Time for me to bring back an old series that I used to contribute, while I currently have the hours to invest in such a thing again! I'm going to be compiling some research and applying some opinion and critical thinking to some rarely covered, or at least in this case, never-before covered topics and creatures here on ATS.

I'll be following the same formatting of separating the legend, the facts and my personal verdict after consideration of both.

For anyone interested, some of the topics I covered in the past:

Fisher's Ghost
Monte Cristo
The Yowie Legend
My Yowie Encounter
The Bunyip
The Melonheads
The Tasmanian Tiger

This time around, I'm going to tackle another Australian legend, the terrifying creature known as the Yara Ma Yha Who.



Source - TedEd, Tumblr

THE LEGEND


The Yara Ma Yha Who is a small, flesh-and-blood creature from Aboriginal mythology. The Aboriginal people considered this being to be a physical, tangible creature, rather than some kind of supernatural being.

Filling several 'universal' areas of folklore, including vampire and boogeyman, the Yara Ma Yha Who is a creature reliant on the consumption of blood, especially from children. The stories, told by family to their youth, can be seen as a parenting technique not dissimilar from today's urban legends and fairy tales, a warning to children not to stray too far from home.

The defining characteristics of a Yara Ma Yha Who are rather unique in the crypto world. It is described as being a small, bright red being, less than four feet tall. It has a comically oversized head, with a disproportionately large, toothless maw for a mouth. It's limbs end in feet and hands and the overall body is humanoid in shape. The key variation, however, is that the fingers and toes are capped with small suckers, which the stories indicate would disable the victim and drain them of blood until they were on the edge of death.
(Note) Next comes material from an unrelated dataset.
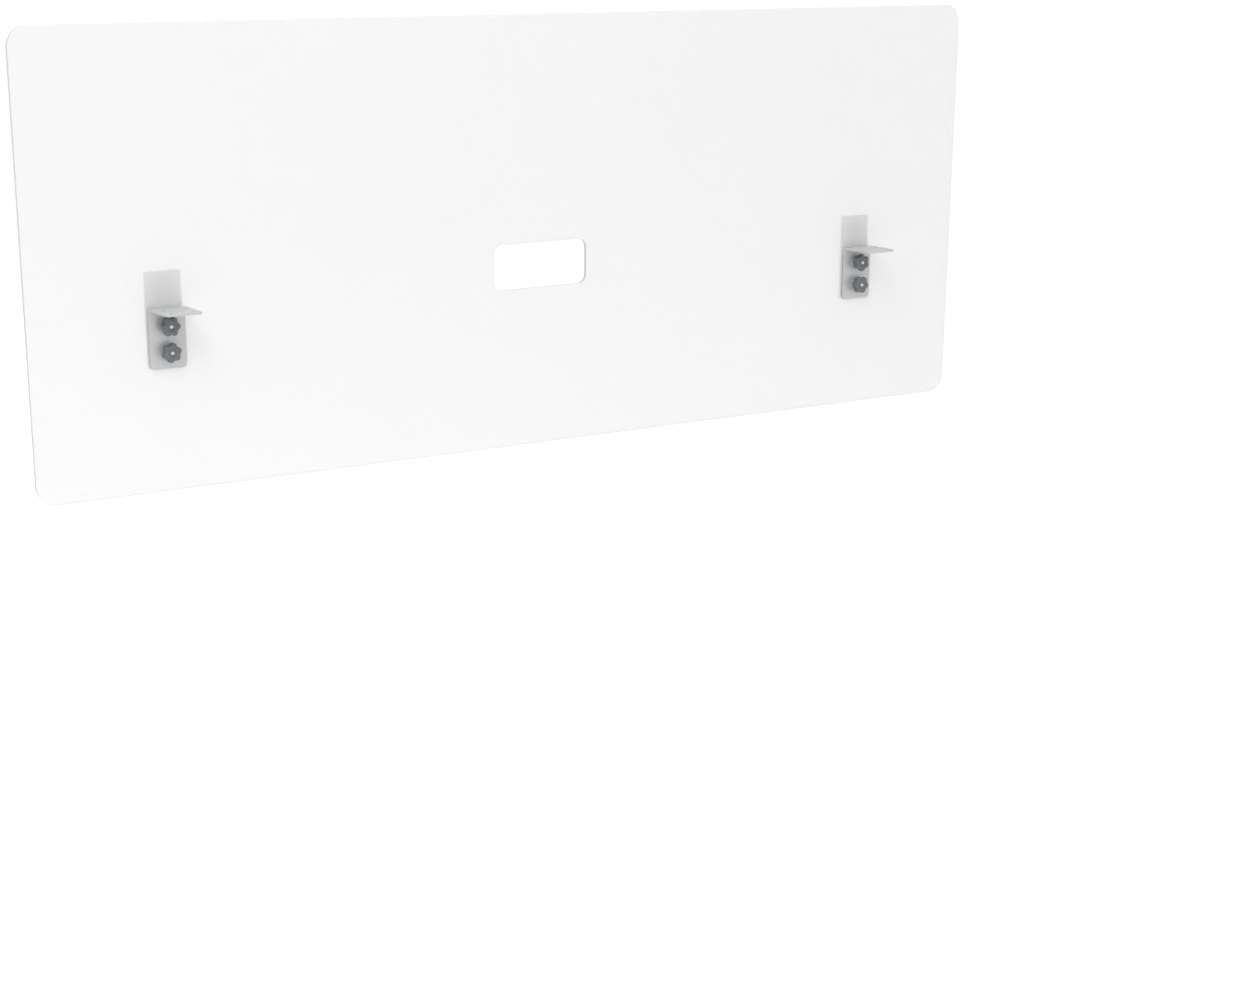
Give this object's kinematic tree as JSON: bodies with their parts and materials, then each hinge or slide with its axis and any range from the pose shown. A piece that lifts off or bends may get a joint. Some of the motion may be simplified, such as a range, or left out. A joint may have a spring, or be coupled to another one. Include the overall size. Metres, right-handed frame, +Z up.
{
  "type": "desk privacy panel",
  "caption": "Frosted acrylic desk privacy and modesty panel with rounded corners and a central cable slot, clamped behind the desktop by steel brackets with hand knobs.",
  "frame": {"origin": "the middle of the desktop's top rear edge, on the front face of the sheet", "axes": "+X along the sheet to the user's right, +Y away from the user through the sheet, +Z up"},
  "size_m": [1.512, 0.0764, 0.597],
  "materials": {
    "frosted_acrylic": "satin frosted, translucent, with polished edges",
    "powder_coated_steel": "satin silver-grey powder coat",
    "zinc_plated_steel": "bright zinc plate",
    "black_rubber": "matte",
    "grey_rubber": "matte",
    "white_nylon": "satin",
    "knob_plastic": "fine moulded texture",
    "brass_insert": "turned"
  },
  "bodies": {
    "brackets": {"left_angle_bracket": "powder_coated_steel", "left_bracket_pad": "black_rubber", "right_angle_bracket": "powder_coated_steel", "right_bracket_pad": "black_rubber"},
    "panel": {"privacy_panel": "frosted_acrylic", "left_clamp_plate": "powder_coated_steel", "left_plate_bumper": "grey_rubber", "right_clamp_plate": "powder_coated_steel", "right_plate_bumper": "grey_rubber", "left_upper_bushing": "white_nylon", "left_upper_carriage_bolt": "zinc_plated_steel", "left_lower_bushing": "white_nylon", "left_lower_carriage_bolt": "zinc_plated_steel", "right_upper_bushing": "white_nylon", "right_upper_carriage_bolt": "zinc_plated_steel", "right_lower_bushing": "white_nylon", "right_lower_carriage_bolt": "zinc_plated_steel"},
    "washer_left_upper": {"left_upper_washer": "zinc_plated_steel"},
    "knob_left_upper": {"left_upper_knob": "knob_plastic", "left_upper_knob_insert": "brass_insert"},
    "washer_left_lower": {"left_lower_washer": "zinc_plated_steel"},
    "knob_left_lower": {"left_lower_knob": "knob_plastic", "left_lower_knob_insert": "brass_insert"},
    "washer_right_upper": {"right_upper_washer": "zinc_plated_steel"},
    "knob_right_upper": {"right_upper_knob": "knob_plastic", "right_upper_knob_insert": "brass_insert"},
    "washer_right_lower": {"right_lower_washer": "zinc_plated_steel"},
    "knob_right_lower": {"right_lower_knob": "knob_plastic", "right_lower_knob_insert": "brass_insert"}
  },
  "joints": [
    {"name": "panel_height", "type": "slide", "parent": "brackets", "child": "panel", "axis": [0, 0, 1], "range_m": [-0.005, 0.005]},
    {"name": "knob_travel_left_upper", "type": "slide", "parent": "panel", "child": "washer_left_upper", "axis": [0, -1, 0], "range_m": [0, 0.0062]},
    {"name": "knob_turn_left_upper", "type": "hinge", "parent": "washer_left_upper", "child": "knob_left_upper", "pos_m": [-0.5687, -0.0056, -0.052], "axis": [0, -1, 0], "range_deg": [0, 2160]},
    {"name": "knob_travel_left_lower", "type": "slide", "parent": "panel", "child": "washer_left_lower", "axis": [0, -1, 0], "range_m": [0, 0.0062]},
    {"name": "knob_turn_left_lower", "type": "hinge", "parent": "washer_left_lower", "child": "knob_left_lower", "pos_m": [-0.5687, -0.0056, -0.086], "axis": [0, -1, 0], "range_deg": [0, 2160]},
    {"name": "knob_travel_right_upper", "type": "slide", "parent": "panel", "child": "washer_right_upper", "axis": [0, -1, 0], "range_m": [0, 0.0062]},
    {"name": "knob_turn_right_upper", "type": "hinge", "parent": "washer_right_upper", "child": "knob_right_upper", "pos_m": [0.5687, -0.0056, -0.052], "axis": [0, -1, 0], "range_deg": [0, 2160]},
    {"name": "knob_travel_right_lower", "type": "slide", "parent": "panel", "child": "washer_right_lower", "axis": [0, -1, 0], "range_m": [0, 0.0062]},
    {"name": "knob_turn_right_lower", "type": "hinge", "parent": "washer_right_lower", "child": "knob_right_lower", "pos_m": [0.5687, -0.0056, -0.086], "axis": [0, -1, 0], "range_deg": [0, 2160]}
  ],
  "couplings": [
    {"joint": "knob_travel_left_upper", "follows": "knob_turn_left_upper", "m_per_rad": 0.00015915},
    {"joint": "knob_travel_left_lower", "follows": "knob_turn_left_lower", "m_per_rad": 0.00015915},
    {"joint": "knob_travel_right_upper", "follows": "knob_turn_right_upper", "m_per_rad": 0.00015915},
    {"joint": "knob_travel_right_lower", "follows": "knob_turn_right_lower", "m_per_rad": 0.00015915}
  ]
}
This creature was said to inhabit fig trees, sleeping or hibernating during the night. During the day it would prey on anyone unfortunate enough to stop below the tree. According to the legend, it was possible to survive an encounter with the Yara Ma Yha Who by playing dead, as it only had an interest in feasting on the living. If it was to catch you, however, it would latch onto your torso, disable and drain you with it's hands and feet, and then begin a lengthy process, in which it would consume you whole. The creature would then regurgitate the victim, only to swallow them again, repeating this process until they themselves had drained them of all their blood, and their humanity, leaving them as a new Yara Ma Yha Who themselves.


Source - Vila Wolf, Youtube

THE FACTS

I think we can all agree that this is a rather outlandish creature, which breaks a handful of the developmental norms of humanoid organisms. From the skin tone, to the vampire digits and body proportions, the chances that a creature like this would exist, let alone still actively prey on humans in our modern era is rather slim.

Aboriginal legends and mythology are a fascinating trove of fantastical stories and lessons to be learned. Like the Grimm tales of modern lore, the Aboriginal peoples would use metaphors and complex tales of weird and wonderful beings to convey important life lessons to the young, and to generations to come.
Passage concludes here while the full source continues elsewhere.